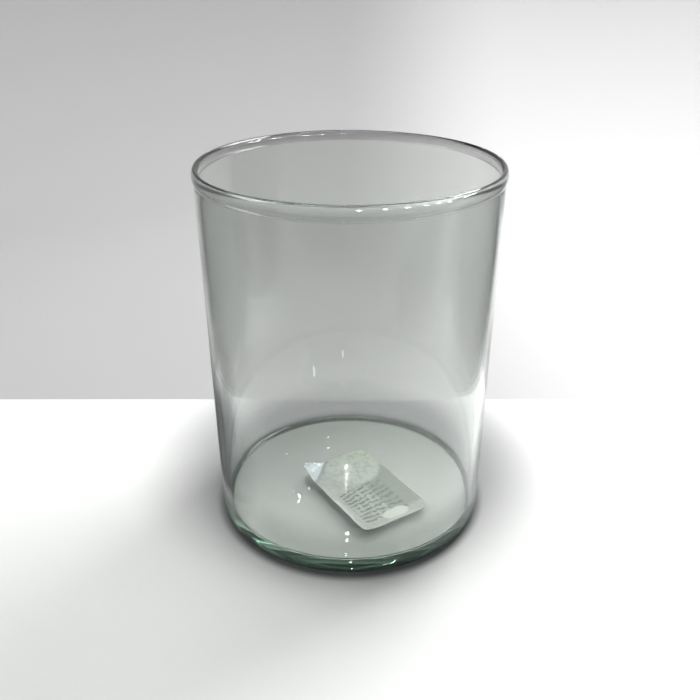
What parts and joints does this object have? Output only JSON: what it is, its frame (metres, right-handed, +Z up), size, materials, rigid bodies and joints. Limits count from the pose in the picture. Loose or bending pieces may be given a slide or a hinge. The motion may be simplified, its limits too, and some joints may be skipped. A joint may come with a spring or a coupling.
{
  "type": "cylinder vase",
  "caption": "Open-topped clear glass cylinder vase with a fire-polished rim, a thick rounded base and a paper label on the inner floor.",
  "frame": {"origin": "on the vessel's axis, in the plane of the foot ring that it stands on", "axes": "+Z up along the vessel's axis, out of the mouth; the label's free long edge faces -X and -Y"},
  "size_m": [0.12, 0.12, 0.153],
  "materials": {
    "glass": "clear, polished",
    "label_film": "satin printed film",
    "label_adhesive": "dull, tacky"
  },
  "bodies": {
    "root": {"glass_vessel": "glass", "label_film": "label_film", "label_adhesive": "label_adhesive"}
  },
  "joints": []
}
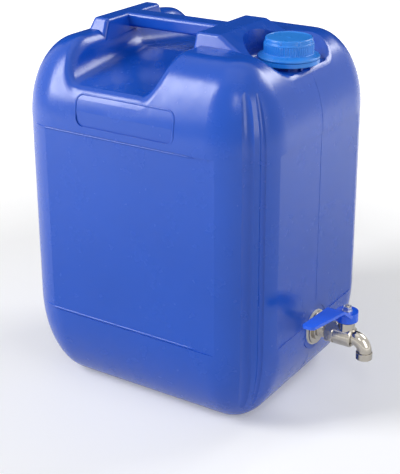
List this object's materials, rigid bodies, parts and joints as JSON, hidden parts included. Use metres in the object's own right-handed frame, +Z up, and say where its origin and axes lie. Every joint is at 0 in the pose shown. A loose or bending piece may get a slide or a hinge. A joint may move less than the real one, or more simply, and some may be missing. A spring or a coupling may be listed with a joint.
{
  "type": "canister with tap",
  "caption": "Blow-moulded stacking canister with moulded grip, screw cap with tamper ring, and a nickel-plated quarter-turn ball tap low on one end.",
  "frame": {"origin": "middle of the canister footprint, on the flat of the base", "axes": "+Z up, +X along the wide wall towards the tap, +Y towards the back wide wall"},
  "size_m": [0.3545, 0.255, 0.3855],
  "materials": {
    "canister": "satin blow-moulded polyethylene",
    "closure": "satin injection-moulded polyethylene",
    "liner": "soft foamed polyethylene",
    "nylon": "natural nylon",
    "nickel": "bright nickel plating on turned and cast brass",
    "rubber": "moulded rubber",
    "seat": "turned fluoropolymer",
    "polished_ball": "polished plating",
    "lever": "glossy powder coating",
    "steel": "zinc-plated steel"
  },
  "bodies": {
    "container": {"container": "canister", "tamper_ring": "closure", "tap_washer": "nylon", "tap_flange_nut": "nickel", "tap_gasket": "rubber", "tap_backnut": "nickel", "tap_inlet": "nickel", "tap_body": "nickel", "ball_seat_inlet": "seat", "ball_seat_outlet": "seat", "stem_packing": "rubber", "gland_nut": "nickel", "outlet_washer": "rubber", "outlet_collar": "nickel"},
    "liner": {"cap_liner": "liner"},
    "cap": {"cap_shell": "closure"},
    "lever": {"lever_handle": "lever", "lever_washer": "steel", "lever_nut": "steel", "tap_stem": "nickel", "tap_ball": "polished_ball"}
  },
  "joints": [
    {"name": "cap_lift", "type": "slide", "parent": "container", "child": "liner", "axis": [0, 0, 1], "range_m": [0, 0.0081]},
    {"name": "cap_turn", "type": "hinge", "parent": "liner", "child": "cap", "pos_m": [0.105, 0, 0.37], "axis": [0, 0, 1], "range_deg": [0, 720]},
    {"name": "tap_lever", "type": "hinge", "parent": "container", "child": "lever", "pos_m": [0.18, 0, 0.1], "axis": [0, 0, 1], "range_deg": [0, 90]}
  ],
  "couplings": [
    {"joint": "cap_lift", "follows": "cap_turn", "m_per_rad": 0.00063662}
  ]
}
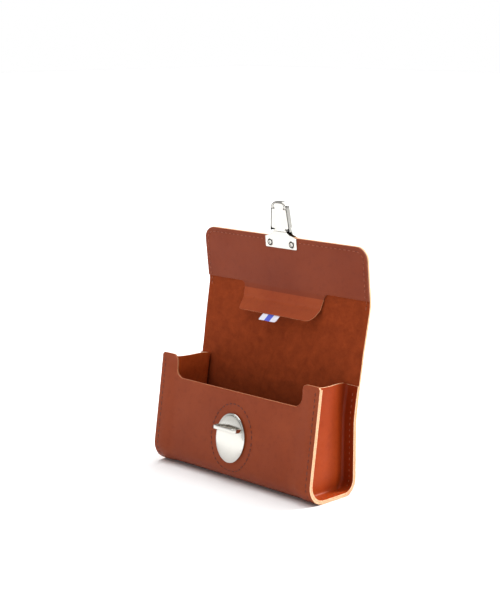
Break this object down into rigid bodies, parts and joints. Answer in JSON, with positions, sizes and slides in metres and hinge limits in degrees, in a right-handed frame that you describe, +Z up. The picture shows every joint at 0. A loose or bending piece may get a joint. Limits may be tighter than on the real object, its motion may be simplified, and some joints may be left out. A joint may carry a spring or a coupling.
{
  "type": "leather camera case",
  "caption": "Small open leather case with a fold-over flap, recessed end gussets, and a sprung metal hasp that tucks behind a bow on an oval lock plate.",
  "frame": {"origin": "middle of the flat bottom that the case stands on", "axes": "+Z up, -Y out of the front with the lock, +X to the right of someone who faces the front"},
  "size_m": [0.1782, 0.0729, 0.2205],
  "materials": {
    "strip_leather": "vegetable-tanned, waxed smooth grain outside and flesh inside, burnished edges",
    "flap_leather": "the same strip seen from its flesh side, with a fine matt nap",
    "gusset_leather": "thinner leather, moulded wet into a tray, smooth grain outwards",
    "lining_leather": "thin smooth leather, sewn on with tone-on-tone thread",
    "nickel": "polished nickel plate",
    "dull_steel": "nickel-washed steel",
    "ribbon": "woven ribbon with one wide stripe"
  },
  "bodies": {
    "case": {"main_panel": "strip_leather", "gusset_left": "gusset_leather", "gusset_right": "gusset_leather", "lock_patch": "lining_leather", "lock_plate": "nickel", "lock_bow": "nickel", "lock_back_plate": "dull_steel", "lock_rivet_upper": "dull_steel", "lock_rivet_lower": "dull_steel"},
    "flap_top": {"flap_top": "flap_leather"},
    "flap_front": {"flap_front": "strip_leather", "facing": "lining_leather", "hasp_shell": "nickel", "hasp_base": "nickel", "hasp_pin": "dull_steel", "hasp_spring": "dull_steel", "hasp_rivet_left": "nickel", "hasp_rivet_right": "nickel"},
    "tongue": {"facing_tongue": "lining_leather", "ribbon_label": "ribbon"},
    "hasp_catch": {"hasp_catch": "nickel"}
  },
  "joints": [
    {"name": "flap_back_fold", "type": "hinge", "parent": "case", "child": "flap_top", "pos_m": [0, 0.03143, 0.0968], "axis": [1, 0, 0], "range_deg": [-90, 103.3]},
    {"name": "flap_front_fold", "type": "hinge", "parent": "flap_top", "child": "flap_front", "pos_m": [0, 0.03976, 0.14935], "axis": [1, 0, 0], "range_deg": [-14.8, 62.5]},
    {"name": "tongue_lift", "type": "hinge", "parent": "flap_top", "child": "tongue", "pos_m": [0, 0.03635, 0.14766], "axis": [-1, 0, 0], "range_deg": [-5, 40], "stiffness_Nm_per_rad": 0.02},
    {"name": "hasp_press", "type": "hinge", "parent": "flap_front", "child": "hasp_catch", "pos_m": [0, 0.03338, 0.19725], "axis": [-1, 0, 0], "range_deg": [0, 5], "stiffness_Nm_per_rad": 0.3, "springref_deg": -2.29}
  ]
}
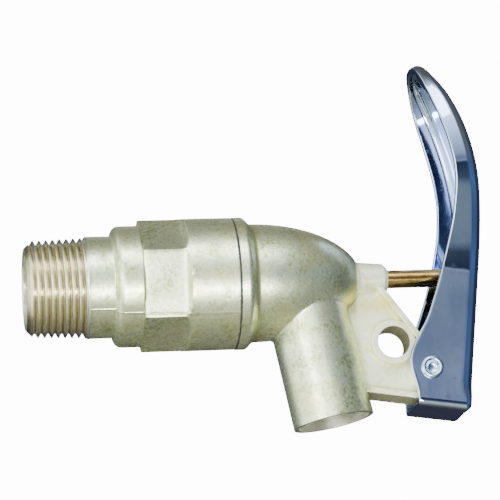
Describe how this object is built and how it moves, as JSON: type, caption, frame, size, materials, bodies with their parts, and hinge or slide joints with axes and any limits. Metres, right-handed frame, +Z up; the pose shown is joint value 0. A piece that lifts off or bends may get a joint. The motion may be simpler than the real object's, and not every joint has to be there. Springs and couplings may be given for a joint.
{
  "type": "drum faucet",
  "caption": "Self-closing die-cast drum faucet with a male pipe-thread inlet, a drooping spout and a push lever pivoted on a webbed lug with a padlock hole.",
  "frame": {"origin": "centre of the inlet's open end face, where the faucet screws into the drum", "axes": "+X along the inlet axis from the open end towards the lever, +Z up with the spout hanging down, +Y across the lever; the row's middle plane is Y = 0"},
  "size_m": [0.1239, 0.0358, 0.1017],
  "materials": {
    "zinc_casting": "satin nickel-plated zinc die casting",
    "chrome_plate": "polished chrome plate on pressed steel",
    "brass": "turned and polished",
    "steel": "bright zinc plated",
    "black_rubber": "matte"
  },
  "bodies": {
    "castings": {"inlet_body": "zinc_casting", "outlet_body": "zinc_casting", "body_gasket": "black_rubber", "spring_seat": "steel", "closing_spring": "steel", "pivot_rivet": "steel"},
    "valve_stem": {"stem": "brass", "stem_o_ring_outer": "black_rubber", "stem_o_ring_inner": "black_rubber", "seal_washer": "brass", "poppet_seal": "black_rubber", "poppet": "brass", "lock_washer": "steel", "poppet_nut": "brass"},
    "push_lever": {"lever": "chrome_plate"}
  },
  "joints": [
    {"name": "lever_swing", "type": "hinge", "parent": "castings", "child": "push_lever", "pos_m": [0.1069, 0, -0.0267], "axis": [0, -1, 0], "range_deg": [0, 15], "stiffness_Nm_per_rad": 1.09, "springref_deg": -17.02},
    {"name": "stem_slide", "type": "slide", "parent": "castings", "child": "valve_stem", "axis": [-1, 0, 0], "range_m": [0, 0.0072], "deforming": ["closing_spring"]}
  ],
  "couplings": [
    {"joint": "stem_slide", "follows": "lever_swing", "m_per_rad": 0.02693}
  ]
}
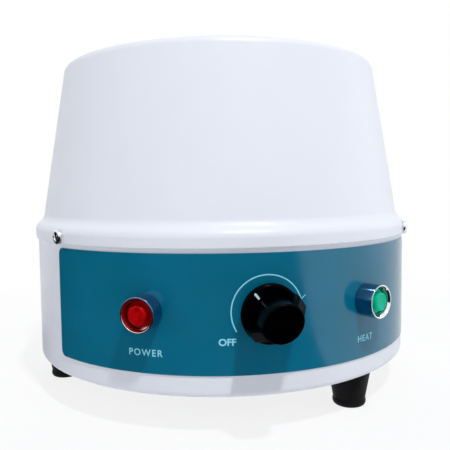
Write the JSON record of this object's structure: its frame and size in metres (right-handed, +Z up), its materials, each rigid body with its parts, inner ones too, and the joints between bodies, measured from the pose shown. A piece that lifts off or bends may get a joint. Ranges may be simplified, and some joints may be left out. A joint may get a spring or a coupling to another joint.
{
  "type": "heating mantle",
  "caption": "Round electric heating mantle for a round-bottomed flask: conical white housing on a base pan, cloth-lined nest, front panel with power and heat lamps and a turning heat knob.",
  "frame": {"origin": "on the housing's vertical axis, at the level of the table under the feet", "axes": "+Z up; -Y towards the control panel, so +Y runs from the front to the back; +X to the right of a person who faces the panel"},
  "size_m": [0.2528, 0.3034, 0.2075],
  "materials": {
    "white_coat": "satin",
    "shield_steel": "satin",
    "chrome_trim": "polished",
    "plated_steel": "satin",
    "glass_cloth": "woven matte",
    "glass_wool": "matte",
    "sleeving": "woven matte",
    "teal_label": "satin",
    "black_plastic": "gloss",
    "dark_plastic": "matte",
    "cream_plastic": "matte",
    "black_rubber": "matte",
    "brass_work": "machined",
    "steatite": "matte",
    "red_lens": "gloss",
    "green_lens": "gloss",
    "white_lead": "satin",
    "black_lead": "satin",
    "brown_lead": "satin",
    "green_lead": "satin"
  },
  "bodies": {
    "housing": {"base_pan": "white_coat", "upper_housing": "white_coat", "heat_shield": "shield_steel", "housing_screws": "chrome_trim", "power_lamp_bezel": "chrome_trim", "heat_lamp_bezel": "chrome_trim", "housing_nuts": "plated_steel", "foot_screws": "plated_steel", "foot_washers": "plated_steel", "foot_nuts": "plated_steel", "terminal_fixings": "plated_steel", "flask_nest": "glass_cloth", "insulation": "glass_wool", "heating_coil": "sleeving", "front_label": "teal_label", "regulator_case": "dark_plastic", "gland_body": "dark_plastic", "gland_cap": "dark_plastic", "gland_locknut": "dark_plastic", "power_lamp_body": "dark_plastic", "heat_lamp_body": "dark_plastic", "power_lamp_nut": "dark_plastic", "heat_lamp_nut": "dark_plastic", "regulator_cover": "cream_plastic", "right_foot": "black_rubber", "left_foot": "black_rubber", "rear_foot": "black_rubber", "gland_seal": "black_rubber", "regulator_bush": "brass_work", "regulator_washer": "brass_work", "regulator_nut": "brass_work", "regulator_tags": "brass_work", "terminal_screws": "brass_work", "earth_stud": "brass_work", "earth_nuts": "brass_work", "power_lamp_tags": "brass_work", "heat_lamp_tags": "brass_work", "terminal_block": "steatite", "lead_bushes": "steatite", "power_lamp_lens": "red_lens", "heat_lamp_lens": "green_lens", "heater_feed_lead": "white_lead", "heater_return_lead": "white_lead", "power_lamp_lead": "black_lead", "heat_lamp_lead": "black_lead", "supply_lead": "brown_lead", "earth_lead": "green_lead"},
    "knob": {"control_shaft": "plated_steel", "control_knob": "black_plastic", "knob_grub_screw": "plated_steel"}
  },
  "joints": [
    {"name": "knob_turn", "type": "hinge", "parent": "housing", "child": "knob", "pos_m": [0, -0.125, 0.0647], "axis": [0, 1, 0], "range_deg": [-84, 186]}
  ]
}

--*--

What needs to be done:
Write down the number of lines where the word "that" appears, and nothing further.

Solution for this problem:
6